Fast Chat: Gillian Anderson

If you've been wondering what happened to Gillian Anderson, the actress who played Agent Scully in "The X-Files," she hasn't been abducted by aliens.

The 37-year-old actress, who lived in England as a child, moved to London three years ago, where she's been pursuing a career on the West End stage and in low-budget, independent films. Smaller and prettier in person, Anderson is more outgoing and down-to-earth than Scully, but just as thoughtful. She was in New York to publicize "Tristram Shandy: A Cock and Bull Story," a new film in which she has a very small, but very funny, part. She can also be seen in "Bleak House" on PBS' "Masterpiece Theatre." Freelance writer Lewis Beale caught up with her at a midtown hotel.

You've been going back and forth between Britain and America since you were a child. What part of you is most British, and what part most American?

I get asked a lot in England whether I consider myself to be British, and I don't. But I identify with the British sense of humor, British way of talking, dealing with politics; many little aspects of British culture, it's more familiar to me than American. When I miss America, I miss the landscape. It's not the missing of an identity, that there is something of me that is not being fulfilled, or that is longing somehow. Every once in awhile I'll miss the drive up the Pacific Coast Highway, something like that.

Was one of the reasons for the move because you felt typecast as an actress in America?

That wasn't one of my initial choices, but what I have realized after spending more time there is that I feel understood there as an actor. I feel that they get me, and get the kind of actor I feel I am. The stuff I get offered is 180 degrees from Scully. Independent films, left, right and center, the characters are completely different from Scully. If a film were being made in America, even if I were on the list, I would have to audition for it; they would want me to prove that I could actually do that character. It would never be an offer.

Is it also because the British don't tend to pigeonhole actors in a particular category?

That's part of it. Actors go from doing Shakespeare at the National to a BBC special, to a feature film, and they just go back and forth, and they're still highly respected and that's just what it is. But also, there are so many actors in the States, and in my age range, between late 20s and early 40s, which I could be cast in, there are 20 actresses higher up on the list than I am. That's just a fact. And American filmmaking is about box office, and bottom line, more so now than ever. And that's how they cast - who's gonna make us money?

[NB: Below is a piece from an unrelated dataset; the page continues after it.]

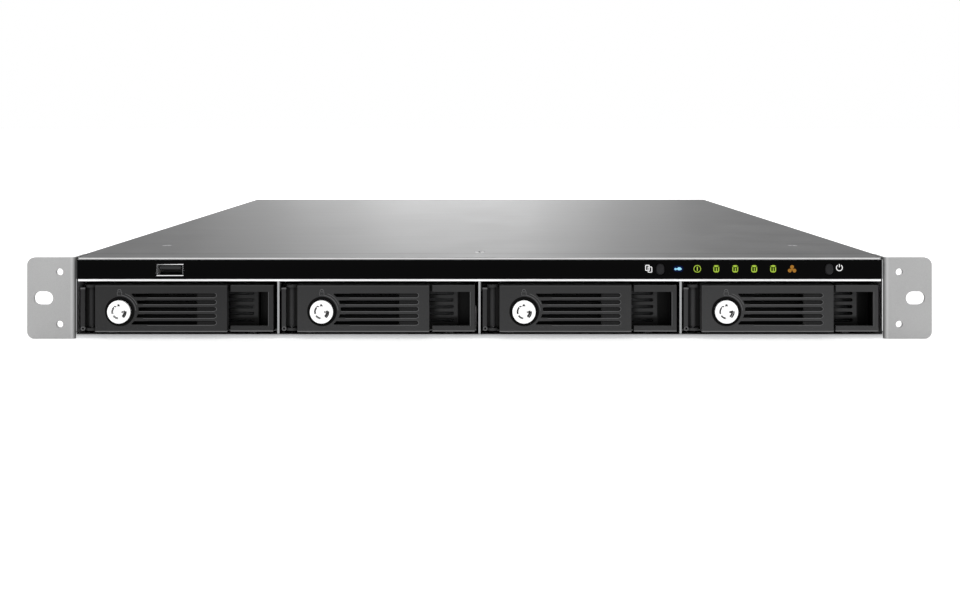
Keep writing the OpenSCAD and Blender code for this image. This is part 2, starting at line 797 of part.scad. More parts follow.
// The appliance inlet: a rim on the case, a well with two cut corners, and three blades.
module psu_inlet() {
    color("black")
    difference() {
        union() {
            block([inlet_x - 15.4, psu_y1, inlet_z - 11.8], [inlet_x + 15.4, rear_most, inlet_z + 11.8]);
            block([inlet_x - 13.6, psu_y1 - 20, inlet_z - 10], [inlet_x + 13.6, psu_y1 + 0.1, inlet_z + 10]);
        }
        along_y(psu_y1 - 16, rear_most + 1)
            translate([inlet_x, inlet_z])
                polygon([[-12.2, -8], [12.2, -8], [12.2, 3.4], [7.6, 8], [-7.6, 8], [-12.2, 3.4]]);
    }
    color("gold")
    for (p = [[-7, -1.2], [0, 1.6], [7, -1.2]])
        block([inlet_x + p[0] - 1, psu_y1 - 16.1, inlet_z + p[1] - 2],
              [inlet_x + p[0] + 1, psu_y1 - 2, inlet_z + p[1] + 2]);
}

// A wire guard over the power supply's fan: rings on spokes that reach past the hole.
module psu_fan_guard() {
    wire = 0.55;
    spoke = psu_fan_w / 2 + 1;
    color("gainsboro")
    translate([psu_fan_x, psu_y1, fan_z]) {
        for (r = [6, 11, 16])
            translate([0, wire, 0]) rotate([90, 0, 0])
                rotate_extrude() translate([r, 0]) circle(r = wire);
        for (a = [45, 135])
            rotate([0, a, 0]) translate([-spoke, wire, 0]) rotate([0, 90, 0])
                cylinder(r = wire * 0.9, h = 2 * spoke);
    }
}

// Wires from the power supply: to the main board's header, and forward to the backplane.
module power_harness() {
    y0 = psu_y1 - psu_l;
    z = 20.5;
    r = 3;
    bend = 8;
    x_main = -107;
    color("gold") {
        // forward to the backplane
        bar_y(r, -180, z, plane_y + board_t + 6, y0 + 1);
        block([-188, plane_y + board_t + 0.1, z - 4.5], [-172, plane_y + board_t + 7, z + 4.5]);
        // round to the main board: out of the case, across, and down its header
        bar_y(r, -160, z, y0 - 19, y0 + 1);
        translate([-160 + bend, y0 - 19, z]) rotate([0, 0, 180])
            rotate_extrude(angle = 90) translate([bend, 0]) circle(r = r);
        translate([-160 + bend, y0 - 19 - bend, z]) rotate([0, 90, 0]) cylinder(r = r, h = x_main + 160 - 2 * bend);
        translate([x_main - bend, y0 - 19 - 2 * bend, z])
            rotate_extrude(angle = 90) translate([bend, 0]) circle(r = r);
        bar_y(r, x_main, z, y0 - 24 - 2 * bend, y0 - 19 - 2 * bend + 0.1);
        block([-115.5, y0 - 36 - 2 * bend, port_z + 12.1], [-98.5, y0 - 22 - 2 * bend, z + 4]);
    }
}

// ---- The assembly ----

place() {
    chassis_base();
    rear_panel();
    top_cover();
    front_top_rail();
    drive_shelf();
    bay_dividers();
    ear_left();
    ear_right();
    front_bezel();
    light_pipes();
    front_board();
    front_usb_port();
    backplane();
    mainboard();
    heatsink();
    memory_module();
    lan_ports();
    rear_usb_ports();
    esata_ports();
    psu_case();
    psu_inlet();
    psu_fan_guard();
    fan_frames();
    power_harness();
    case_screws();
    push_button(copy_x);  // copy_button
    push_button(power_x);  // power_button
    reset_button();
    for (k = [0 : 2])
        rotor(fan_xs[k], fan_z, fan_y + 3, 20, 18.2);
    rotor(psu_fan_x, fan_z, psu_y1 - psu_fan_l + 0.2, 14, 17.2);  // psu_fan_rotor
    for (n = [1 : 4])
        at_bay(n) {
            tray_carrier();
            tray_front();
            tray_drive();
            tray_lever();
            tray_pin_and_screws();
            tray_lock_shell();
            tray_lock_core();
        }
}
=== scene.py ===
"""Looks of a rack-mount storage server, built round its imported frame."""

import json
import logging
import math
from collections.abc import Callable
from dataclasses import dataclass, field, replace
from enum import Enum

import bmesh
import bpy
from mathutils import Matrix, Vector

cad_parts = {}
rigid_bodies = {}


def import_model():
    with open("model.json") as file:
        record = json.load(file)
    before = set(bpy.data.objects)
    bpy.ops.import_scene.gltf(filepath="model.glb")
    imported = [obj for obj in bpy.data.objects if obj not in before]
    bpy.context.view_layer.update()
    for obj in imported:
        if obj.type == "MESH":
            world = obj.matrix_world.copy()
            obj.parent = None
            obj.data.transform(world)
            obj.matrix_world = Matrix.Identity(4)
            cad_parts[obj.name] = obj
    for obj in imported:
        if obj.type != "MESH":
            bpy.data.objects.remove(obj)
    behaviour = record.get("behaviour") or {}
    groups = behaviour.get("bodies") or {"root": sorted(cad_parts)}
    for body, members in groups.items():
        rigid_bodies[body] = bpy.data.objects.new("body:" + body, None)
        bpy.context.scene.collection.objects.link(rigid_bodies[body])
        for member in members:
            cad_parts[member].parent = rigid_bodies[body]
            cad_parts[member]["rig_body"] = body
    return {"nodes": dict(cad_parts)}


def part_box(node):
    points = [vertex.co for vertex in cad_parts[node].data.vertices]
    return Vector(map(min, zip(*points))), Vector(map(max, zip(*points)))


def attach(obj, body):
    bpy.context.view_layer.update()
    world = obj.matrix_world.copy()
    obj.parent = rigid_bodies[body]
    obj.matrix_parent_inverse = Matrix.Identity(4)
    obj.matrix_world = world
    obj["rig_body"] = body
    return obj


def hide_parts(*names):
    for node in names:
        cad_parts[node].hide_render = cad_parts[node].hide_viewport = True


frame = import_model()

MM = 0.001
LOG = logging.getLogger("server")
Colour = tuple[float, float, float]
Point = tuple[float, float]
Outline = list[Point]
Section = tuple[Outline, float]
Piece = bpy.types.Object
Socket = bpy.types.NodeSocket
TRAYS = (1, 2, 3, 4)
DRIFT_MM = 28.0  # size of a surface's slow unevenness
ROUND_SIDES = 16  # sides of a repeated round shape
MERGE_M = 1e-6  # corners closer than this are one
FLAT_ANGLE = math.radians(1)  # faces that meet flatter than this are one
EDGE_ANGLE = math.radians(50)  # edges sharper than this are rounded


# ---- Shader maths ----


def operator(operation: str, swapped: bool = False, clamp: bool = False) -> Callable[..., "Value"]:
    """Makes a method of Value out of a Math node's operation.

    Args:
        operation: The node's operation.
        swapped: Whether the other operand comes first.
        clamp: Whether the result is kept between 0 and 1.

    Returns:
        The method.
    """
    def apply(self: "Value", other: object = 0.0) -> "Value":
        """Returns the operation's result for self and the other operand."""
        operands = (other, self) if swapped else (self, other)
        settings = {"operation": operation, "use_clamp": clamp}
        node = self.shader.node("ShaderNodeMath", settings, dict(enumerate(operands)))
        return Value(self.shader, node.outputs[0])

    return apply


@dataclass(frozen=True)
class Value:
    """A number socket of a shader that Python's operators work on.

    Attributes:
        shader: The shader whose nodes hold the socket.
        socket: The output socket that carries the number.
    """

    shader: "Shader"
    socket: Socket

    __add__, __radd__ = operator("ADD"), operator("ADD", swapped=True)
    __sub__, __rsub__ = operator("SUBTRACT"), operator("SUBTRACT", swapped=True)
    __mul__, __rmul__ = operator("MULTIPLY"), operator("MULTIPLY", swapped=True)
    __truediv__, __mod__ = operator("DIVIDE"), operator("FLOORED_MODULO")
    __gt__, __lt__ = operator("GREATER_THAN"), operator("LESS_THAN")
    clipped, size, larger = operator("ADD", clamp=True), operator("ABSOLUTE"), operator("MAXIMUM")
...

You've just starred in a BBC version of Charles Dickens' "Bleak House," which will be shown on PBS in America. Yet you've said you were reluctant to take another TV part. Was it because you felt burned by your American tube experience?

I was reluctant because at that point, when I started shooting it, I'd basically only done two plays since the series ended and three days on "Tristram Shandy," and a Northern Irish film that I knew American audiences would never see. So I was conscious of not being pigeonholed even more than I already had been into being a television actor. But I was talking to friends of mine who were in the business over there, and who go from television to theater to film, and they said, "no, no, no, it's completely different, and it's OK."

Speaking of "The X-Files," there's talk that there will be another "X-Files" film. True?

Eventually there will be, we hope there is going to be.

Yet the series ended in 2002, and the "X-Files" movie was released in 1998. At this point in time ...

Who gives a --? The longer we wait, the less people are going to give a --. It was supposed to be shot this year, and there are contract issues. We're basically ready to go.

Do you think the fan base is still salivating for a new film?

Every once in awhile I hear that they are. But next year? We're not even going to be able to shoot it until next September at the very earliest. By the time it comes out it's going to be 2007.

It sounds like you're perfectly happy to be 3,000 miles away from the "X-Files" hordes, and that the move to England was a way to re-imagine yourself and your career.

Most definitely. I definitely was ready to get out. We were in a certain prison ; it was a certain prison in the hours and the intensity of these characters. And it was sometimes a blessed prison, and we enjoyed it. But we had no social life; it was just this myopic experience. I feel like there is an aspect of me that understands and feels more comfortable in, and is more understood, just as a human being [in England]. And every one of my friends who comes to visit me in London says "Oh, my God, you're so at home." It completely makes sense to them why I'm there.